Written request: State how many lines hold the string "object". Give the number and nothing else.

------------------------------

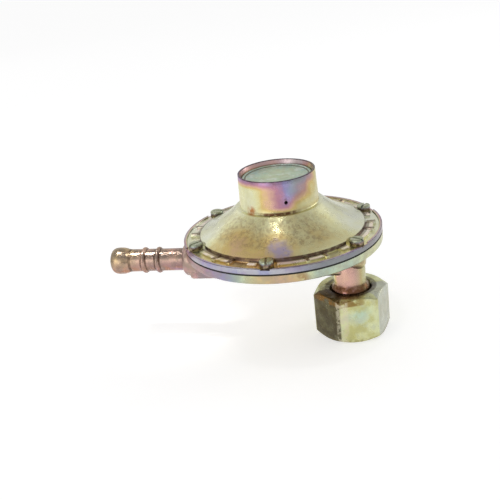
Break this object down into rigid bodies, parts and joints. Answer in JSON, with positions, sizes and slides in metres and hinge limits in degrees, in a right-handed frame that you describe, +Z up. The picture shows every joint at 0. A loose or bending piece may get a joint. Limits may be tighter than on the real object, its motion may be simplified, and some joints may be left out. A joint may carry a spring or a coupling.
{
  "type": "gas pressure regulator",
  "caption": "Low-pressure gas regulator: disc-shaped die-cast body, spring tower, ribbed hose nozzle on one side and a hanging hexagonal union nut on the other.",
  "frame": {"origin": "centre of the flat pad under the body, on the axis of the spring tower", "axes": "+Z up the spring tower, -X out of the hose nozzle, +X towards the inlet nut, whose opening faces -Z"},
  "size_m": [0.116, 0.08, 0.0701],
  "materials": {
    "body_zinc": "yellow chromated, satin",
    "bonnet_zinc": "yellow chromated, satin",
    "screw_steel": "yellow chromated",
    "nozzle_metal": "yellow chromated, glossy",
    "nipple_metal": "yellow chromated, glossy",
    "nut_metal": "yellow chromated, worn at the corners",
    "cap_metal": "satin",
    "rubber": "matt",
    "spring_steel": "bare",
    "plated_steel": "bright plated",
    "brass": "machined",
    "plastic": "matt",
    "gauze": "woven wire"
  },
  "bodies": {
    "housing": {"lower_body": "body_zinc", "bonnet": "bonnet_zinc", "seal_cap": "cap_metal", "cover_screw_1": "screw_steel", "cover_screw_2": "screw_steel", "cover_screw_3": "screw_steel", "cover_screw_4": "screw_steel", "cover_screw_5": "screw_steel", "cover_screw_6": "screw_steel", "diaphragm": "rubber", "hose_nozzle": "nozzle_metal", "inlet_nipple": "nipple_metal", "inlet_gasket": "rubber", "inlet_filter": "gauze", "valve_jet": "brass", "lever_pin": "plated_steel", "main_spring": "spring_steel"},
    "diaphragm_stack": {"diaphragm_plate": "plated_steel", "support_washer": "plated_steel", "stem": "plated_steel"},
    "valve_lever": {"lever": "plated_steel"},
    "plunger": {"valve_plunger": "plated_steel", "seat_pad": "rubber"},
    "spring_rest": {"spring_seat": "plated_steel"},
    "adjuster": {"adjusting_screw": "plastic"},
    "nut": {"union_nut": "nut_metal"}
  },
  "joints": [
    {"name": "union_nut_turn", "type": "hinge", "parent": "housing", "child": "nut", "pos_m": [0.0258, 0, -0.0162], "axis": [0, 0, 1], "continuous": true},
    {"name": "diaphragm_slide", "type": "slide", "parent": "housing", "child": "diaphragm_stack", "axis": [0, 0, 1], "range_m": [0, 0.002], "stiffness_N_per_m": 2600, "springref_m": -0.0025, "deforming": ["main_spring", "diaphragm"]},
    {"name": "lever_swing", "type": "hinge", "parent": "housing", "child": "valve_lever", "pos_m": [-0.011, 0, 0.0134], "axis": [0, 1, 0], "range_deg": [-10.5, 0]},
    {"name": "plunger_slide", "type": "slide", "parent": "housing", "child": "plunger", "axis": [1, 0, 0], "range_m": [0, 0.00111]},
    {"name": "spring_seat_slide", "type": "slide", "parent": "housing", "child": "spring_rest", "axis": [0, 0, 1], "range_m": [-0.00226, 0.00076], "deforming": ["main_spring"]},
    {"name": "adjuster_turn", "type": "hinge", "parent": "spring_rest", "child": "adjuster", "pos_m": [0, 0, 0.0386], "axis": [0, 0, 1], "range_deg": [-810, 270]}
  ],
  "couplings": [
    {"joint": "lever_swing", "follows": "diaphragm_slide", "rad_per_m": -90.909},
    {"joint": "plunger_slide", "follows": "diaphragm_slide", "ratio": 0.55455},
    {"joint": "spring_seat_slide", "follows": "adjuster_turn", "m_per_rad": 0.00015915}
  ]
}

------------------------------

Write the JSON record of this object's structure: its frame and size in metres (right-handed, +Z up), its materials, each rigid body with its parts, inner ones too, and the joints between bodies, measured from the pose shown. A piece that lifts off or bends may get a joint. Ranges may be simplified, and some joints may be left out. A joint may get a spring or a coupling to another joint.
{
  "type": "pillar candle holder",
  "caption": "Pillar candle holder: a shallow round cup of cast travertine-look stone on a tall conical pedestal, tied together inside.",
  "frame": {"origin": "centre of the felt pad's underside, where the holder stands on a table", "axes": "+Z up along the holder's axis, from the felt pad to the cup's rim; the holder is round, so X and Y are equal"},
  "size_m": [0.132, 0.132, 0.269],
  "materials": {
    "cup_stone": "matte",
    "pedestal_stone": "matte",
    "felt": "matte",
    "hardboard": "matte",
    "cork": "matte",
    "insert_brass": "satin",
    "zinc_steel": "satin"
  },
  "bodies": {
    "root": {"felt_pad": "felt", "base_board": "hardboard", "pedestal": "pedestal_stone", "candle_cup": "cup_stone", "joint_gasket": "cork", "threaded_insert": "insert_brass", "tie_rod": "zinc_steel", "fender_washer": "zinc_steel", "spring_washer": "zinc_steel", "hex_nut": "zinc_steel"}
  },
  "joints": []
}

------------------------------

Exercise response: 2